Nur Geduld, es lohnt ich
von HEYN Leserunde H. Schellander, 27. Januar 2016
In einer zentrale Szenen des Romans lässt Autor Pierre Jarawan den Leser in die Parallelwelt des Protagonisten Samir blicken. An allen Mauern seiner Wohnung hat Samir Zeitungsartikel zur (Kriegs)geschichte des Libanon mit Reißnägeln befestigt, die durch Fäden verbunden sind. An dem Punkt, zu dem sämtliche Fäden führen, hängt das Bild seines geliebten Vaters, den zu finden er sich zur Lebensaufgabe gemacht hat, seit dieser plötzlich verschwunden ist.
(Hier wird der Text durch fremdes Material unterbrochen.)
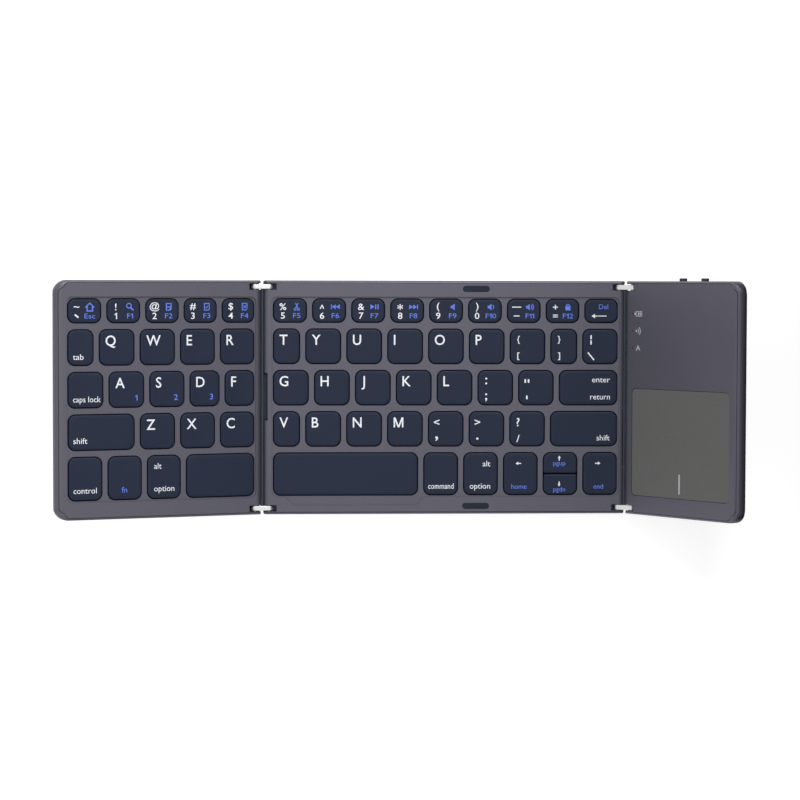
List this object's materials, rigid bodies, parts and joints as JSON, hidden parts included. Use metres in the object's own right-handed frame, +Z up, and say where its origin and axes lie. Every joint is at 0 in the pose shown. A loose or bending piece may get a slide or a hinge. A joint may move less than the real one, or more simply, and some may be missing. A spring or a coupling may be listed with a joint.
{
  "type": "folding keyboard",
  "caption": "Pocket keyboard whose keyed side panel and touchpad panel fold in over the middle panel on double-axis link hinges.",
  "frame": {"origin": "on the table top, under the middle of the middle panel; the middle panel stands on it with five rubber feet of 0.6 mm", "axes": "+X to the right along the row of three panels, +Y from the space bars to the number row, +Z up out of the keys"},
  "size_m": [0.2801, 0.0992, 0.0558],
  "materials": {
    "gunmetal_shell": "satin metallic gunmetal paint on moulded plastic",
    "key_plastic": "fine matt blue-black key plastic",
    "touch_sheet": "matt grey touch sheet",
    "pad_plastic": "smooth dark plastic",
    "ribbon_film": "smooth dark polymer film",
    "dark_plastic": "black moulded plastic",
    "foot_rubber": "black rubber",
    "dome_rubber": "translucent white silicone",
    "scissor_plastic": "white acetal",
    "membrane_film": "polyester film",
    "bar_metal": "bright satin steel",
    "steel": "plain steel",
    "plate_alloy": "plain aluminium sheet",
    "battery_foil": "laminated foil pouch",
    "board_laminate": "green solder mask",
    "light_pipe": "clear moulded light pipe"
  },
  "bodies": {
    "middle_panel": {"middle_bottom_shell": "gunmetal_shell", "middle_top_frame": "gunmetal_shell", "middle_switch_plate": "plate_alloy", "middle_membrane": "membrane_film", "middle_domes": "dome_rubber", "middle_key_scissors": "scissor_plastic", "middle_feet": "foot_rubber", "middle_screws": "steel", "magnet_pads": "pad_plastic", "left_ribbon_cable": "ribbon_film", "right_ribbon_cable": "ribbon_film"},
    "left_link": {"left_hinge_bars": "bar_metal", "left_hinge_pins": "steel", "left_hinge_spine": "dark_plastic"},
    "left_panel": {"left_bottom_shell": "gunmetal_shell", "left_top_frame": "gunmetal_shell", "left_switch_plate": "plate_alloy", "left_membrane": "membrane_film", "left_domes": "dome_rubber", "left_key_scissors": "scissor_plastic", "left_feet": "foot_rubber", "left_screws": "steel", "left_magnets": "steel"},
    "right_link": {"right_hinge_bars": "bar_metal", "right_hinge_pins": "steel", "right_hinge_spine": "dark_plastic"},
    "right_panel": {"right_bottom_shell": "gunmetal_shell", "right_top_cover": "gunmetal_shell", "switch_bodies": "dark_plastic", "battery": "battery_foil", "main_board": "board_laminate", "charging_socket": "steel", "indicator_light_pipes": "light_pipe", "right_feet": "foot_rubber", "right_screws": "steel", "right_magnets": "steel"},
    "touchpad": {"touchpad": "touch_sheet"},
    "power_slider": {"power_slider": "dark_plastic"},
    "mode_slider": {"mode_slider": "dark_plastic"},
    "number_keys": {"number_keys": "key_plastic"},
    "backspace_key": {"backspace_key": "key_plastic"},
    "upper_letter_keys": {"upper_letter_keys": "key_plastic"},
    "home_letter_keys": {"home_letter_keys": "key_plastic"},
    "enter_key": {"enter_key": "key_plastic"},
    "lower_letter_keys": {"lower_letter_keys": "key_plastic"},
    "right_shift_key": {"right_shift_key": "key_plastic"},
    "right_space_key": {"right_space_key": "key_plastic"},
    "right_modifier_keys": {"right_modifier_keys": "key_plastic"},
    "side_arrow_keys": {"side_arrow_keys": "key_plastic"},
    "up_arrow_key": {"up_arrow_key": "key_plastic"},
    "down_arrow_key": {"down_arrow_key": "key_plastic"},
    "left_number_keys": {"left_number_keys": "key_plastic"},
    "tab_key": {"tab_key": "key_plastic"},
    "left_upper_keys": {"left_upper_keys": "key_plastic"},
    "caps_key": {"caps_key": "key_plastic"},
    "left_home_keys": {"left_home_keys": "key_plastic"},
    "left_shift_key": {"left_shift_key": "key_plastic"},
    "left_lower_keys": {"left_lower_keys": "key_plastic"},
    "left_modifier_keys": {"left_modifier_keys": "key_plastic"},
    "left_space_key": {"left_space_key": "key_plastic"}
  },
  "joints": [
    {"name": "left_link_turn", "type": "hinge", "parent": "middle_panel", "child": "left_link", "pos_m": [-0.07365, 0, 0.0052], "axis": [0, 1, 0], "range_deg": [-9, 81]},
    {"name": "left_fold", "type": "hinge", "parent": "left_link", "child": "left_panel", "pos_m": [-0.07948, 0, 0.00612], "axis": [0, 1, 0], "range_deg": [-9, 81]},
    {"name": "right_link_turn", "type": "hinge", "parent": "middle_panel", "child": "right_link", "pos_m": [0.07365, 0, 0.0052], "axis": [0, -1, 0], "range_deg": [-25.75, 64.25]},
    {"name": "right_fold", "type": "hinge", "parent": "right_link", "child": "right_panel", "pos_m": [0.07896, 0, 0.00776], "axis": [0, -1, 0], "range_deg": [-25.75, 64.25]},
    {"name": "number_keys_press", "type": "slide", "parent": "middle_panel", "child": "number_keys", "axis": [0, 0, -1], "range_m": [0, 0.0015], "stiffness_N_per_m": 360, "springref_m": -0.0005, "deforming": ["middle_domes", "middle_key_scissors"]},
    {"name": "backspace_key_press", "type": "slide", "parent": "middle_panel", "child": "backspace_key", "axis": [0, 0, -1], "range_m": [0, 0.0015], "stiffness_N_per_m": 360, "springref_m": -0.0005},
    {"name": "upper_letter_keys_press", "type": "slide", "parent": "middle_panel", "child": "upper_letter_keys", "axis": [0, 0, -1], "range_m": [0, 0.0015], "stiffness_N_per_m": 360, "springref_m": -0.0005},
    {"name": "home_letter_keys_press", "type": "slide", "parent": "middle_panel", "child": "home_letter_keys", "axis": [0, 0, -1], "range_m": [0, 0.0015], "stiffness_N_per_m": 360, "springref_m": -0.0005},
    {"name": "enter_key_press", "type": "slide", "parent": "middle_panel", "child": "enter_key", "axis": [0, 0, -1], "range_m": [0, 0.0015], "stiffness_N_per_m": 360, "springref_m": -0.0005},
    {"name": "lower_letter_keys_press", "type": "slide", "parent": "middle_panel", "child": "lower_letter_keys", "axis": [0, 0, -1], "range_m": [0, 0.0015], "stiffness_N_per_m": 360, "springref_m": -0.0005},
    {"name": "right_shift_key_press", "type": "slide", "parent": "middle_panel", "child": "right_shift_key", "axis": [0, 0, -1], "range_m": [0, 0.0015], "stiffness_N_per_m": 360, "springref_m": -0.0005},
    {"name": "right_space_key_press", "type": "slide", "parent": "middle_panel", "child": "right_space_key", "axis": [0, 0, -1], "range_m": [0, 0.0015], "stiffness_N_per_m": 360, "springref_m": -0.0005},
    {"name": "right_modifier_keys_press", "type": "slide", "parent": "middle_panel", "child": "right_modifier_keys", "axis": [0, 0, -1], "range_m": [0, 0.0015], "stiffness_N_per_m": 360, "springref_m": -0.0005},
    {"name": "side_arrow_keys_press", "type": "slide", "parent": "middle_panel", "child": "side_arrow_keys", "axis": [0, 0, -1], "range_m": [0, 0.0015], "stiffness_N_per_m": 360, "springref_m": -0.0005},
    {"name": "up_arrow_key_press", "type": "slide", "parent": "middle_panel", "child": "up_arrow_key", "axis": [0, 0, -1], "range_m": [0, 0.0015], "stiffness_N_per_m": 360, "springref_m": -0.0005},
    {"name": "down_arrow_key_press", "type": "slide", "parent": "middle_panel", "child": "down_arrow_key", "axis": [0, 0, -1], "range_m": [0, 0.0015], "stiffness_N_per_m": 360, "springref_m": -0.0005},
    {"name": "left_number_keys_press", "type": "slide", "parent": "left_panel", "child": "left_number_keys", "axis": [-0.309, 0, -0.9511], "range_m": [0, 0.0015], "stiffness_N_per_m": 360, "springref_m": -0.0005, "deforming": ["left_domes", "left_key_scissors"]},
    {"name": "tab_key_press", "type": "slide", "parent": "left_panel", "child": "tab_key", "axis": [-0.309, 0, -0.9511], "range_m": [0, 0.0015], "stiffness_N_per_m": 360, "springref_m": -0.0005},
    {"name": "left_upper_keys_press", "type": "slide", "parent": "left_panel", "child": "left_upper_keys", "axis": [-0.309, 0, -0.9511], "range_m": [0, 0.0015], "stiffness_N_per_m": 360, "springref_m": -0.0005},
    {"name": "caps_key_press", "type": "slide", "parent": "left_panel", "child": "caps_key", "axis": [-0.309, 0, -0.9511], "range_m": [0, 0.0015], "stiffness_N_per_m": 360, "springref_m": -0.0005},
    {"name": "left_home_keys_press", "type": "slide", "parent": "left_panel", "child": "left_home_keys", "axis": [-0.309, 0, -0.9511], "range_m": [0, 0.0015], "stiffness_N_per_m": 360, "springref_m": -0.0005},
    {"name": "left_shift_key_press", "type": "slide", "parent": "left_panel", "child": "left_shift_key", "axis": [-0.309, 0, -0.9511], "range_m": [0, 0.0015], "stiffness_N_per_m": 360, "springref_m": -0.0005},
    {"name": "left_lower_keys_press", "type": "slide", "parent": "left_panel", "child": "left_lower_keys", "axis": [-0.309, 0, -0.9511], "range_m": [0, 0.0015], "stiffness_N_per_m": 360, "springref_m": -0.0005},
    {"name": "left_modifier_keys_press", "type": "slide", "parent": "left_panel", "child": "left_modifier_keys", "axis": [-0.309, 0, -0.9511], "range_m": [0, 0.0015], "stiffness_N_per_m": 360, "springref_m": -0.0005},
    {"name": "left_space_key_press", "type": "slide", "parent": "left_panel", "child": "left_space_key", "axis": [-0.309, 0, -0.9511], "range_m": [0, 0.0015], "stiffness_N_per_m": 360, "springref_m": -0.0005},
    {"name": "touchpad_click", "type": "hinge", "parent": "right_panel", "child": "touchpad", "pos_m": [0.09628, 0.00477, 0.03098], "axis": [0.6225, 0, 0.7826], "range_deg": [0, 0.4], "stiffness_Nm_per_rad": 2, "springref_deg": -0.57},
    {"name": "power_slider_slide", "type": "slide", "parent": "right_panel", "child": "power_slider", "axis": [0.6225, 0, 0.7826], "range_m": [0, 0.002]},
    {"name": "mode_slider_slide", "type": "slide", "parent": "right_panel", "child": "mode_slider", "axis": [0.6225, 0, 0.7826], "range_m": [0, 0.002]}
  ],
  "couplings": [
    {"joint": "left_link_turn", "follows": "left_fold", "ratio": 1},
    {"joint": "right_link_turn", "follows": "right_fold", "ratio": 1}
  ]
}
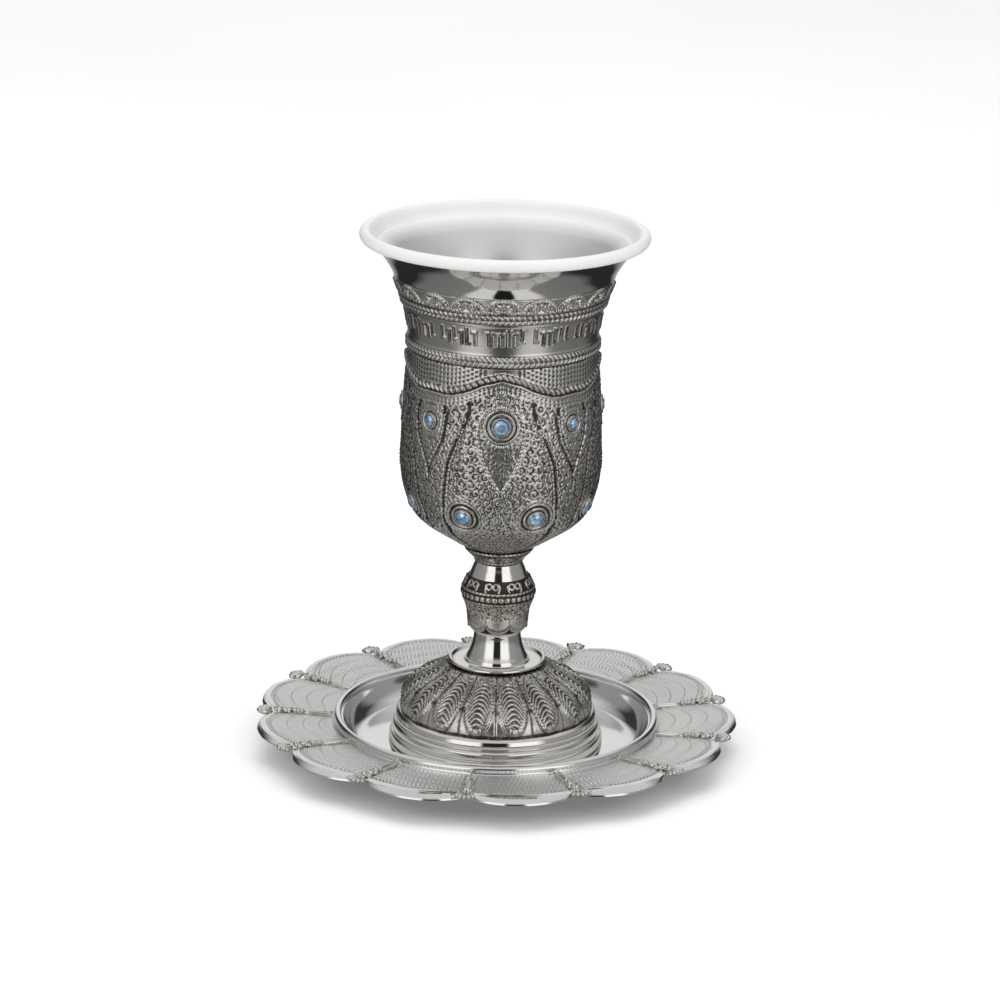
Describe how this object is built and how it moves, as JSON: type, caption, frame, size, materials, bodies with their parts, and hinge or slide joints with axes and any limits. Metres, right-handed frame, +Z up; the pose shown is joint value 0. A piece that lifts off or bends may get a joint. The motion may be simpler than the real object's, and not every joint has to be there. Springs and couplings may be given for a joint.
{
  "type": "kiddush cup with saucer",
  "caption": "Stemmed filigree goblet with a removable plastic liner and small set stones, standing in the well of a petalled saucer.",
  "frame": {"origin": "centre of the saucer's underside, on the surface it stands on", "axes": "+Z up along the cup's axis; -Y is the viewed side, where a large stone and a peak of the wavy rope face"},
  "size_m": [0.135, 0.1358, 0.1499],
  "materials": {
    "saucer_metal": "satin nickel plate, brushed in a fine crossing weave, with polished ring, well and border",
    "antique_metal": "antiqued nickel plate: bright on the raised filigree, dark brown-grey in the recesses",
    "polished_metal": "mirror-polished nickel plate",
    "liner_plastic": "white slightly translucent plastic with a soft sheen",
    "blue_stone": "pale blue faceted stone, glossy and slightly clear"
  },
  "bodies": {
    "root": {"saucer": "saucer_metal", "foot": "antique_metal", "stem": "polished_metal", "collar": "polished_metal", "bowl": "antique_metal", "insert": "liner_plastic", "stone_upper_large_1": "blue_stone", "stone_upper_large_2": "blue_stone", "stone_upper_large_3": "blue_stone", "stone_upper_large_4": "blue_stone", "stone_upper_small_1": "blue_stone", "stone_upper_small_2": "blue_stone", "stone_upper_small_3": "blue_stone", "stone_upper_small_4": "blue_stone", "stone_lower_1": "blue_stone", "stone_lower_2": "blue_stone", "stone_lower_3": "blue_stone", "stone_lower_4": "blue_stone", "stone_lower_5": "blue_stone", "stone_lower_6": "blue_stone", "stone_lower_7": "blue_stone", "stone_lower_8": "blue_stone"}
  },
  "joints": []
}
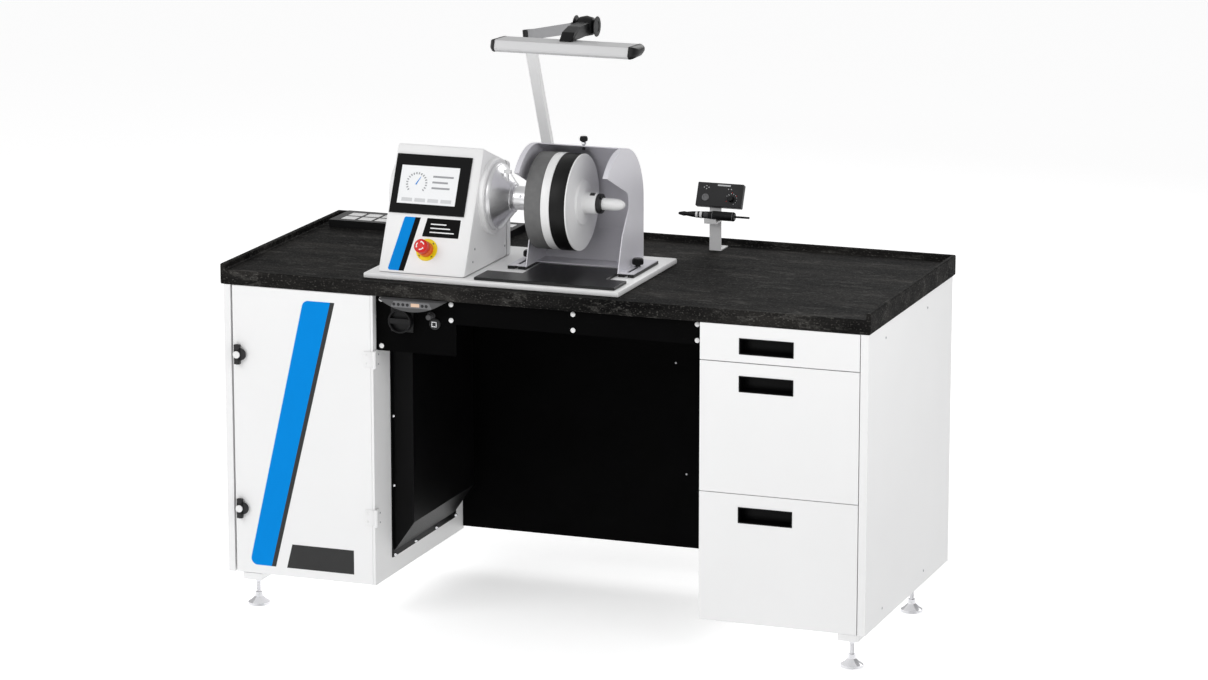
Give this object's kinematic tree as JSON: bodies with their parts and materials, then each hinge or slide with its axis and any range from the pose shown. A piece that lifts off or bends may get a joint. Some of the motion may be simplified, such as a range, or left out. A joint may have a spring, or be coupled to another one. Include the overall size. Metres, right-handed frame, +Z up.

Wie ein riesiges Spinnennetz konstruiert auch der Autor diese Geschichte rund um Menschen auf der Flucht. Er legt falsche Fährten und verwischt Handlungsstränge, um zu einem überraschenden Finale zu führen, das letztlich alle Schicksalsfäden miteinander verknüpft und das große Geheimnis löst. Bis dahin braucht der Leser etwas Geduld, wofür ihn Pierre Jarawan mit Sprachgewandtheit und Erzähltalent entschädigt.
Unbedingt lesen!
von HEYN Leserunde Nicola Strahl, 27. Januar 2016
Ein wunderbares, poetisches Buch über den Jungen Samir, der als Sohn einer libanesischen Flüchtlingsfamilie seine Wurzeln und seine Geschichte aufarbeiten will und dazu in den Libanon reist. In seiner kindlichen Phantasie hatte er sich dieses Land jedoch ganz anders vorgestellt. Ein jahrelanger Bürgerkrieg, in dem letztendlich die wenigsten wussten, wofür gekämpft wird oder wer gegen wen, hat das Land verändert. Doch es gelingt Samir, Ordnung in sein System zu bekommen,. Die Voraussetzung für einen neuen, unbefangenen Lebensabschnitt. Ein sehr lehrreiches Buch, das aufzeigt, wie friedvolles Miteinander aussehen könnte, und wie dieses mitunter bewusst verhindert wird.
Spannend bis zum Schluss!
von HEYN Leserunde Irmgard Mandl, 27. Januar 2016
Eine Familiengeschichte, verwoben mit den Wirren und Auswirkungen des Libanesischen Bürgerkrieges, eine Flüchtlingsgeschichte, mit all den traumatisierenden Auswirkungen auf die erste und zweite Generation der Flüchtenden, eine schöne Liebesgeschichte, eine Geschichte über Freundschaft und Hilfsbereitschaft ? all das macht dieses Buch aus ohne in den Kitsch abzudriften. Geschichten erzählen ist ein wichtiges verbindendes Element, das die Protagonisten miteinander verbindet. Und dann gibt es noch ein geheimnisumwobenes Dia. Was hat es damit auf sich? Ein Buch zum Verschenken, ein Buch, das mich sehr begeistert hat!